Infatigable guide touristique, Cédric Ferrand invite le lecteur à le suivre à travers une succession de vignettes, d’interventions, qui présentent des facettes variées de la réalité moscovite. De la paperasse omniprésente aux pots de vins pour réserver des places à l’hôpital, du coiffeur gratuit à la crise d’épilepsie mortelle dont le caractère accidentel évident n’évitera pas au veuf éploré un séjour dans les locaux de la milice, de l’incendie bien étrangement éteint à la distillerie clandestine en appartement, rien ne sera épargné au bizut Méhoudar. Pas même les problèmes personnels graves de ses collègues, ni des troubles politiques qui ne le sont pas moins. Mais d’éventuels troubles politiques, il vaut mieux ne pas parler. Qui garantit qu’ils sont autre chose que des rumeurs malveillantes colportées par l’étranger ?
Il y a un fil rouge dans "
Sovok", et pourtant chaque intervention est une histoire en soi. Aucune trop longue, aucune bâclée. On lit donc dans la sérénité, récit par récit, sachant qu’à la fin de chaque vignette on peut choisir d'interrompre la lecture ou de s’en envoyer une de plus dans le gosier. C’est à la carte. Le client est roi.

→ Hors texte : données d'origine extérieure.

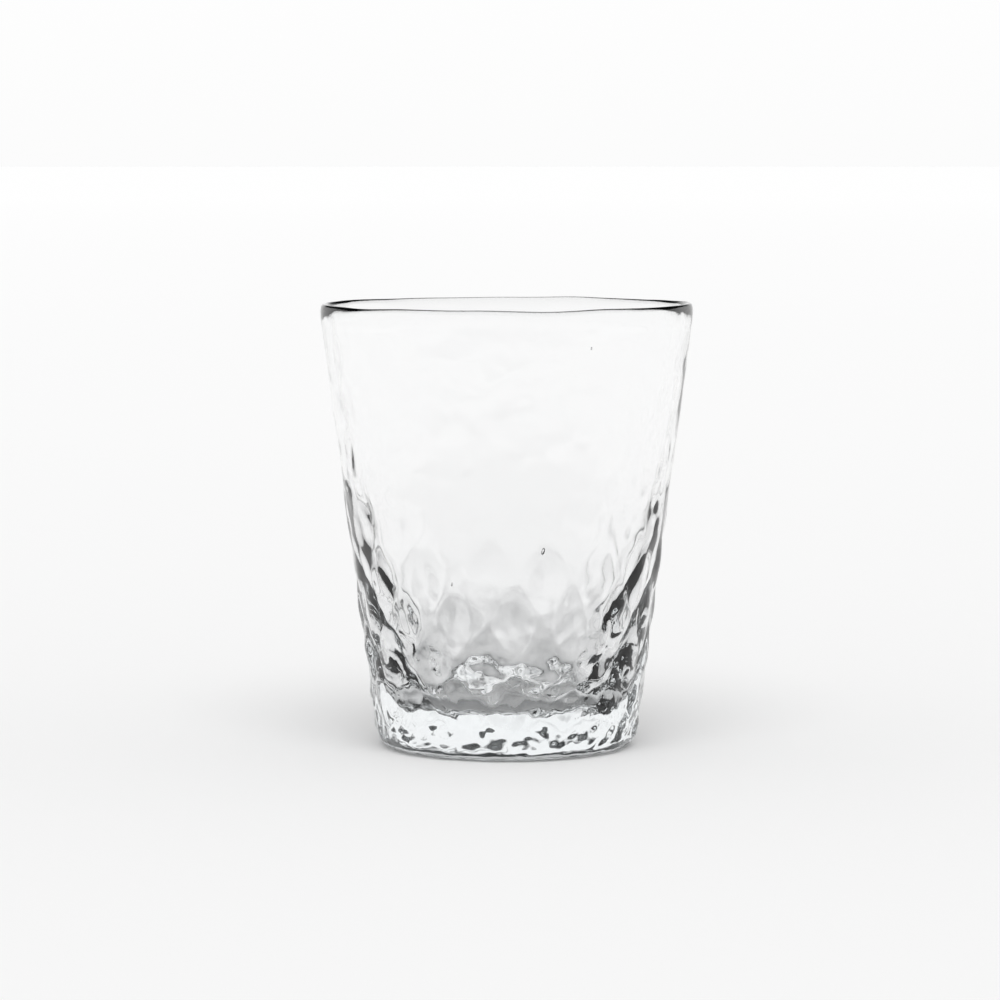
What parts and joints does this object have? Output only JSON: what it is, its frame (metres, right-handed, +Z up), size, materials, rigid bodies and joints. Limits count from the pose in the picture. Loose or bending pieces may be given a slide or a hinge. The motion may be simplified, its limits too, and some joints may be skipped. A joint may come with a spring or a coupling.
{
  "type": "drinking glass",
  "caption": "Clear blown tumbler with a thick solid base, a sloping wall patterned with soft diamonds and a plain rounded rim.",
  "frame": {"origin": "centre of the resting ring under the base, on the table", "axes": "+Z up along the axis of the glass, through the open mouth; +X lies on the middle line of one column of diamonds"},
  "size_m": [0.0836, 0.0836, 0.1],
  "materials": {
    "clear_glass": "clear, colourless glass with a faint cool grey in its thick base, fire-polished all over, with soft mould-blown diamonds outside"
  },
  "bodies": {
    "root": {"base": "clear_glass", "wall": "clear_glass", "rim": "clear_glass"}
  },
  "joints": []
}
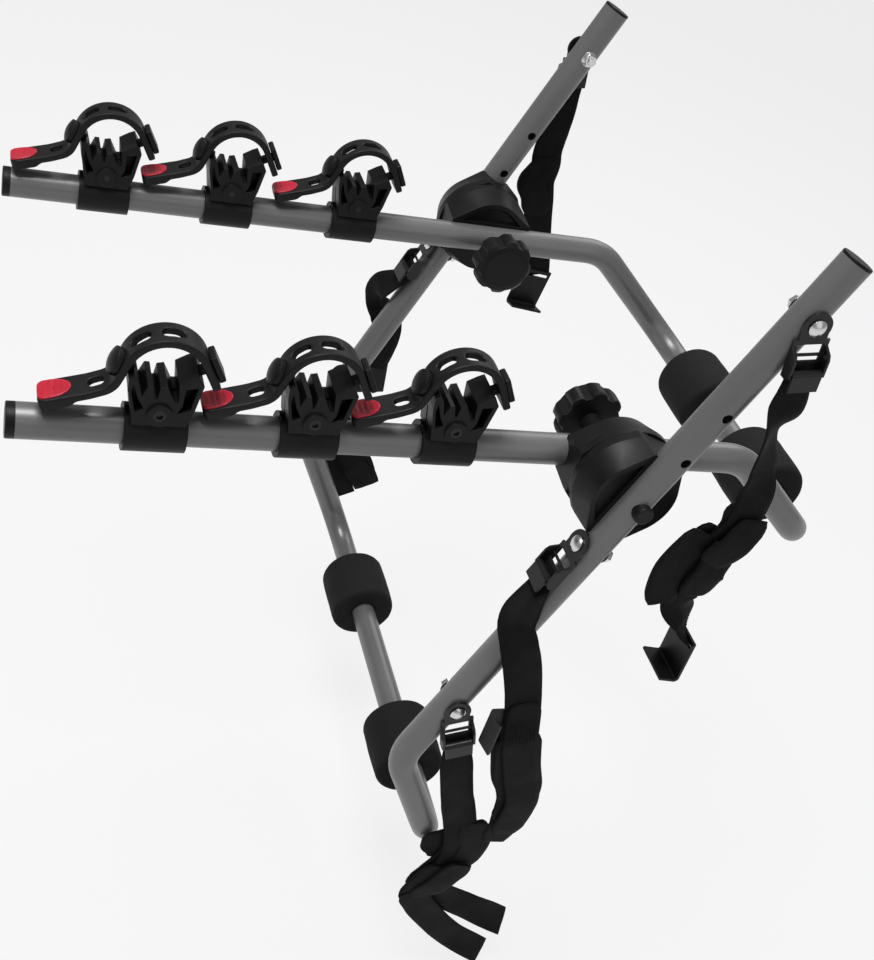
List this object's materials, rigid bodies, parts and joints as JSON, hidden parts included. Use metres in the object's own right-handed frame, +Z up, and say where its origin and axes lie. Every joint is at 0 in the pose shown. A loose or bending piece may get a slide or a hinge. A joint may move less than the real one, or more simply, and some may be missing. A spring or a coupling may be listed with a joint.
{
  "type": "bicycle carrier",
  "caption": "Strap-on bicycle carrier: two hinged tube hoops with clamp hubs, cradles with rubber straps on level arms, foam rollers and buckled straps.",
  "frame": {"origin": "on the hub axis, midway between the two hubs", "axes": "+X to the carrier's right along the hub axis, +Y towards the vehicle, +Z up; the arms reach out along -Y"},
  "size_m": [0.703, 0.9206, 1.0563],
  "materials": {
    "frame_paint": "satin silver-grey powder coat",
    "moulded_plastic": "fine-grained moulded black",
    "foam": "closed-cell black foam",
    "strap_rubber": "matt black rubber",
    "pull_tab": "matt red",
    "bright_fastener": "bright zinc plate",
    "black_steel": "semi-gloss black paint",
    "webbing": "woven black polyester",
    "hook_coating": "black dipped coating"
  },
  "bodies": {
    "lower_frame": {"lower_tube_right": "frame_paint", "lower_tube_left": "frame_paint", "lower_crossbar": "frame_paint", "lower_end_caps": "moulded_plastic", "lower_pad_right": "foam", "lower_pad_left": "foam", "hub_outer_half_right": "moulded_plastic", "hub_outer_half_left": "moulded_plastic", "hub_bolts": "bright_fastener", "hub_bolt_caps": "moulded_plastic", "strap_bolts": "bright_fastener", "strap_nuts": "bright_fastener"},
    "carrier_arms": {"arm_tube_right": "frame_paint", "arm_tube_left": "frame_paint", "upper_crossbar": "frame_paint", "arm_end_caps": "moulded_plastic", "upper_pad_right": "foam", "hub_inner_half_right": "moulded_plastic", "cradle_right_1": "moulded_plastic", "cradle_right_2": "moulded_plastic", "cradle_right_3": "moulded_plastic", "upper_pad_left": "foam", "hub_inner_half_left": "moulded_plastic", "cradle_left_1": "moulded_plastic", "cradle_left_2": "moulded_plastic", "cradle_left_3": "moulded_plastic", "cradle_screws": "black_steel"},
    "knob_right": {"knob_right": "moulded_plastic"},
    "knob_left": {"knob_left": "moulded_plastic"},
    "cradle_strap_right_1": {"cradle_strap_right_1": "strap_rubber"},
    "cradle_strap_right_2": {"cradle_strap_right_2": "strap_rubber"},
    "cradle_strap_right_3": {"cradle_strap_right_3": "strap_rubber"},
    "cradle_strap_left_1": {"cradle_strap_left_1": "strap_rubber"},
    "cradle_strap_left_2": {"cradle_strap_left_2": "strap_rubber"},
    "cradle_strap_left_3": {"cradle_strap_left_3": "strap_rubber"},
    "strap_right_top": {"buckle_right_top": "black_steel", "webbing_right_top": "webbing", "hook_right_top": "hook_coating"},
    "lever_right_top": {"lever_right_top": "black_steel"},
    "strap_right_middle": {"buckle_right_middle": "black_steel", "webbing_right_middle": "webbing", "hook_right_middle": "hook_coating"},
    "lever_right_middle": {"lever_right_middle": "black_steel"},
    "strap_right_bottom": {"buckle_right_bottom": "black_steel", "webbing_right_bottom": "webbing"},
    "lever_right_bottom": {"lever_right_bottom": "black_steel"},
    "strap_left_top": {"buckle_left_top": "black_steel", "webbing_left_top": "webbing", "hook_left_top": "hook_coating"},
    "lever_left_top": {"lever_left_top": "black_steel"},
    "strap_left_middle": {"buckle_left_middle": "black_steel", "webbing_left_middle": "webbing", "hook_left_middle": "hook_coating"},
    "lever_left_middle": {"lever_left_middle": "black_steel"},
    "strap_left_bottom": {"buckle_left_bottom": "black_steel", "webbing_left_bottom": "webbing"},
    "lever_left_bottom": {"lever_left_bottom": "black_steel"}
  },
  "joints": [
    {"name": "arms_fold", "type": "hinge", "parent": "lower_frame", "child": "carrier_arms", "pos_m": [0, 0, 0], "axis": [1, 0, 0], "range_deg": [-40, 69]},
    {"name": "knob_right_turn", "type": "hinge", "parent": "lower_frame", "child": "knob_right", "pos_m": [0.165, 0, 0], "axis": [1, 0, 0], "continuous": true},
    {"name": "knob_left_turn", "type": "hinge", "parent": "lower_frame", "child": "knob_left", "pos_m": [-0.165, 0, 0], "axis": [-1, 0, 0], "continuous": true},
    {"name": "cradle_strap_right_1_open", "type": "hinge", "parent": "carrier_arms", "child": "cradle_strap_right_1", "pos_m": [0.21, -0.41064, 0.06774], "axis": [-1, 0, 0], "range_deg": [0, 95], "deforming": ["cradle_strap_right_1"]},
    {"name": "cradle_strap_right_2_open", "type": "hinge", "parent": "carrier_arms", "child": "cradle_strap_right_2", "pos_m": [0.21, -0.27464, 0.06774], "axis": [-1, 0, 0], "range_deg": [0, 95], "deforming": ["cradle_strap_right_2"]},
    {"name": "cradle_strap_right_3_open", "type": "hinge", "parent": "carrier_arms", "child": "cradle_strap_right_3", "pos_m": [0.21, -0.13964, 0.06774], "axis": [-1, 0, 0], "range_deg": [0, 95], "deforming": ["cradle_strap_right_3"]},
    {"name": "cradle_strap_left_1_open", "type": "hinge", "parent": "carrier_arms", "child": "cradle_strap_left_1", "pos_m": [-0.21, -0.42764, 0.06774], "axis": [-1, 0, 0], "range_deg": [0, 95], "deforming": ["cradle_strap_left_1"]},
    {"name": "cradle_strap_left_2_open", "type": "hinge", "parent": "carrier_arms", "child": "cradle_strap_left_2", "pos_m": [-0.21, -0.29064, 0.06774], "axis": [-1, 0, 0], "range_deg": [0, 95], "deforming": ["cradle_strap_left_2"]},
    {"name": "cradle_strap_left_3_open", "type": "hinge", "parent": "carrier_arms", "child": "cradle_strap_left_3", "pos_m": [-0.21, -0.14164, 0.06774], "axis": [-1, 0, 0], "range_deg": [0, 95], "deforming": ["cradle_strap_left_3"]},
    {"name": "strap_right_top_swivel", "type": "hinge", "parent": "lower_frame", "child": "strap_right_top", "pos_m": [0.303, 0.08191, 0.22026], "axis": [1, 0, 0], "range_deg": [-8, 110]},
    {"name": "lever_right_top_pivot", "type": "hinge", "parent": "strap_right_top", "child": "lever_right_top", "pos_m": [0.313, 0.08815, 0.1762], "axis": [0, -0.9901, -0.14], "range_deg": [0, 75], "stiffness_Nm_per_rad": 0.02, "springref_deg": -28.65},
    {"name": "strap_right_middle_swivel", "type": "hinge", "parent": "lower_frame", "child": "strap_right_middle", "pos_m": [0.286, -0.03946, -0.05734], "axis": [0, -0.9373, 0.3486], "range_deg": [0, 85]},
    {"name": "lever_right_middle_pivot", "type": "hinge", "parent": "strap_right_middle", "child": "lever_right_middle", "pos_m": [0.286, -0.06435, -0.09556], "axis": [-1, 0, 0], "range_deg": [0, 75], "stiffness_Nm_per_rad": 0.02, "springref_deg": -28.65},
    {"name": "strap_right_bottom_swivel", "type": "hinge", "parent": "lower_frame", "child": "strap_right_bottom", "pos_m": [0.303, -0.10562, -0.284], "axis": [1, 0, 0], "range_deg": [-45, 40]},
    {"name": "lever_right_bottom_pivot", "type": "hinge", "parent": "strap_right_bottom", "child": "lever_right_bottom", "pos_m": [0.313, -0.09404, -0.32696], "axis": [0, -0.9656, -0.2602], "range_deg": [0, 75], "stiffness_Nm_per_rad": 0.02, "springref_deg": -28.65},
    {"name": "strap_left_top_swivel", "type": "hinge", "parent": "lower_frame", "child": "strap_left_top", "pos_m": [-0.303, 0.08191, 0.22026], "axis": [1, 0, 0], "range_deg": [-8, 110]},
    {"name": "lever_left_top_pivot", "type": "hinge", "parent": "strap_left_top", "child": "lever_left_top", "pos_m": [-0.313, 0.08815, 0.1762], "axis": [0, 0.9901, 0.14], "range_deg": [0, 75], "stiffness_Nm_per_rad": 0.02, "springref_deg": -28.65},
    {"name": "strap_left_middle_swivel", "type": "hinge", "parent": "lower_frame", "child": "strap_left_middle", "pos_m": [-0.286, -0.03946, -0.05734], "axis": [0, 0.9373, -0.3486], "range_deg": [0, 85]},
    {"name": "lever_left_middle_pivot", "type": "hinge", "parent": "strap_left_middle", "child": "lever_left_middle", "pos_m": [-0.286, -0.06435, -0.09556], "axis": [-1, 0, 0], "range_deg": [0, 75], "stiffness_Nm_per_rad": 0.02, "springref_deg": -28.65},
    {"name": "strap_left_bottom_swivel", "type": "hinge", "parent": "lower_frame", "child": "strap_left_bottom", "pos_m": [-0.303, -0.10562, -0.284], "axis": [1, 0, 0], "range_deg": [-45, 40]},
    {"name": "lever_left_bottom_pivot", "type": "hinge", "parent": "strap_left_bottom", "child": "lever_left_bottom", "pos_m": [-0.313, -0.09404, -0.32696], "axis": [0, 0.9656, 0.2602], "range_deg": [0, 75], "stiffness_Nm_per_rad": 0.02, "springref_deg": -28.65}
  ]
}
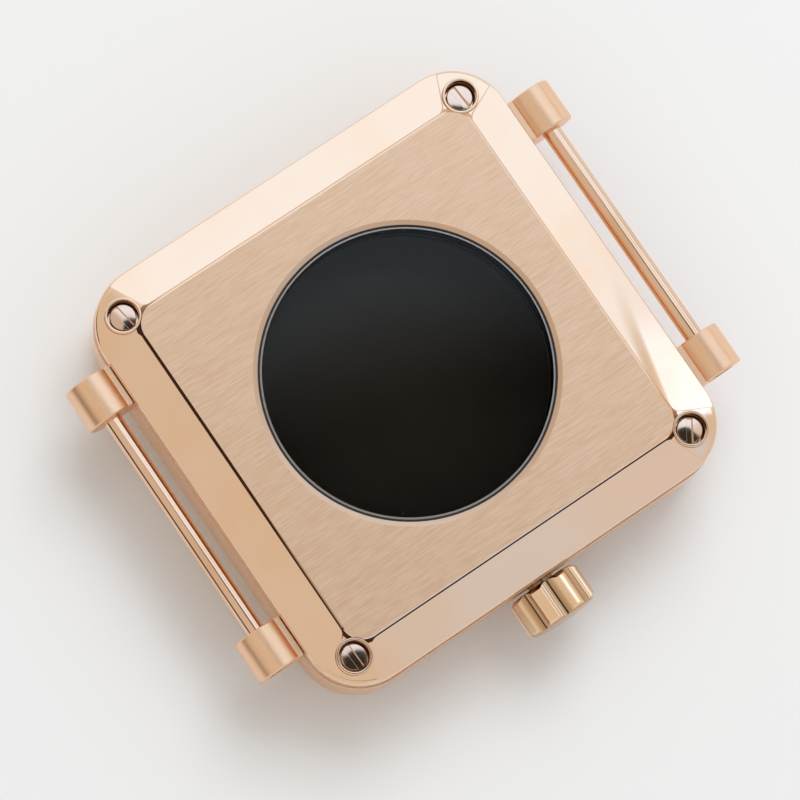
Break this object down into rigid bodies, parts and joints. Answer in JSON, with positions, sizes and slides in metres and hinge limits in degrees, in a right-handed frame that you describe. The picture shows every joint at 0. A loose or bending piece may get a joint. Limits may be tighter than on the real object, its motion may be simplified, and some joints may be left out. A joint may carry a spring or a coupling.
{
  "type": "watch case",
  "caption": "Empty square wristwatch case with a round crystal, corner-screwed faceted bezel, fluted crown, ears and screwed strap bars, and a display back.",
  "frame": {"origin": "centre of the back face, where the case rests", "axes": "+Z out of the front crystal, +X towards the crown at 3 o'clock, +Y towards the strap bar at 12 o'clock"},
  "size_m": [0.0465, 0.051, 0.0115],
  "materials": {
    "bezel_rose_gold": "rose gold plated steel, satin-brushed plateau and mirror-polished facets",
    "case_rose_gold": "rose gold plated steel, polished walls and satin ears",
    "polished_rose_gold": "rose gold plated steel, mirror polished",
    "crown_gold": "gold plated steel, mirror polished, slightly yellower than the case",
    "screw_steel": "polished steel with a faint warm tint",
    "crystal_glass": "clear polished mineral glass that reads dark over a dark ground",
    "seal_rubber": "matt black seal",
    "movement_ring_plastic": "matt black moulded spacer"
  },
  "bodies": {
    "case": {"front_bezel": "bezel_rose_gold", "mid_case": "case_rose_gold", "case_back": "case_rose_gold", "front_crystal": "crystal_glass", "back_crystal": "crystal_glass", "front_crystal_gasket": "seal_rubber", "bezel_gasket": "seal_rubber", "back_gasket": "seal_rubber", "back_crystal_gasket": "seal_rubber", "dial_ring": "case_rose_gold", "movement_ring": "movement_ring_plastic", "crown_tube": "polished_rose_gold", "screw_collar_ne": "polished_rose_gold", "screw_collar_se": "polished_rose_gold", "screw_collar_sw": "polished_rose_gold", "screw_collar_nw": "polished_rose_gold", "bezel_screw_ne": "screw_steel", "bezel_screw_se": "screw_steel", "bezel_screw_sw": "screw_steel", "bezel_screw_nw": "screw_steel", "case_back_screw_ne": "screw_steel", "case_back_screw_se": "screw_steel", "case_back_screw_sw": "screw_steel", "case_back_screw_nw": "screw_steel"},
    "crown_slide": {"crown_gasket": "seal_rubber"},
    "crown": {"crown": "crown_gold"},
    "strap_bar_12": {"strap_bar_12": "polished_rose_gold", "bar_screw_ne": "screw_steel", "bar_screw_nw": "screw_steel"},
    "strap_bar_6": {"strap_bar_6": "polished_rose_gold", "bar_screw_se": "screw_steel", "bar_screw_sw": "screw_steel"}
  },
  "joints": [
    {"name": "crown_pull", "type": "slide", "parent": "case", "child": "crown_slide", "axis": [1, 0, 0], "range_m": [0, 0.0015]},
    {"name": "crown_turn", "type": "hinge", "parent": "crown_slide", "child": "crown", "pos_m": [0.02145, 0, 0.006], "axis": [1, 0, 0], "continuous": true},
    {"name": "strap_bar_12_spin", "type": "hinge", "parent": "case", "child": "strap_bar_12", "pos_m": [0, 0.0233, 0.0085], "axis": [1, 0, 0], "continuous": true},
    {"name": "strap_bar_6_spin", "type": "hinge", "parent": "case", "child": "strap_bar_6", "pos_m": [0, -0.0233, 0.0085], "axis": [1, 0, 0], "continuous": true}
  ]
}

Le tout est drôle, dépaysant, bien vu, raconté sur un ton pince sans rire qui fait ressortir l’ironie des situations bien plus que ne le feraient de gras éclats de rire. Fin aussi, souvent. On notera notamment une description brève mais fort juste des modalités d’un entretien d’embauche et le traitement très délicat d’une scène de fin de vie. C’est donc un moment futé et agréable, une lecture fort distrayante qui, en dépit de l’illustration de couverture et de l’arme qu’embarque la Jigouli, ne doit rien aux Trauma Team du jdr
Cyberpunk 2020. On lui reprochera seulement une fin qui déconnecte l'histoire de l'Histoire.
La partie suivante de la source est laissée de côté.